Ritual = safety. Surprise = spark. You need both.

Power Date Night Ideas That Actually Work

You don’t need more options. You need the right ones for your life. Start here:

The 7-Word Check-In Challenge

Each take 7 words to answer:

  • “Right now, I feel ___ because of ___.”
  • “This week, I need more ___ and less ___.”

Fast. Honest. Deep.
No one-word answers allowed.

Power Planning Sessions

Dream big, no interruptions:

  • 5-year vision boards
  • What we’d do with $1M
  • Next year’s “impossible” goal

Make it playful—but strategic.
Your marriage should be a startup you’re co-building.

Curiosity-Only Conversations

Take turns asking questions you’ve never asked each other:

  • “What’s one dream you never talk about?”
  • “What still scares you?”
  • “When do you feel most alive?”

You don’t fall out of love. You stop being curious.
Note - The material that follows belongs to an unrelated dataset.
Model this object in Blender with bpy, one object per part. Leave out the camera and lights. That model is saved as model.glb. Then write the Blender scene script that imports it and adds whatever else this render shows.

Executive Offsite (for Two)

Rent a cabin, AirBnB, hotel, or beach shack.
Pack champagne, Sharpies, and a whiteboard.

Debrief your year. Redesign your life. Build the next chapter—together.

Pro tip: one night every quarter. No excuses.

Alter Ego Dates

Pretend you just met.
Dress for seduction, not sweatpants.
Use different names. Order each other’s drinks.

Play. Flirt. Uncover what’s still under the surface.

Power couples don’t just love deeply—they stay fascinated.

The Truth: Connection Is an Asset

Your marriage is not a side dish to success. It’s not “what’s left” after the grind. It’s the co-founder of your dreams. The amplifier of your ambition. The protector of your peace.

Protect it. Feed it. Prioritize it.

And remember: One extraordinary date night can refuel you for weeks.

Now go make it happen.

You don’t need another hack. You need an hour to look your person in the eye and say: “I still choose you. And I always will.”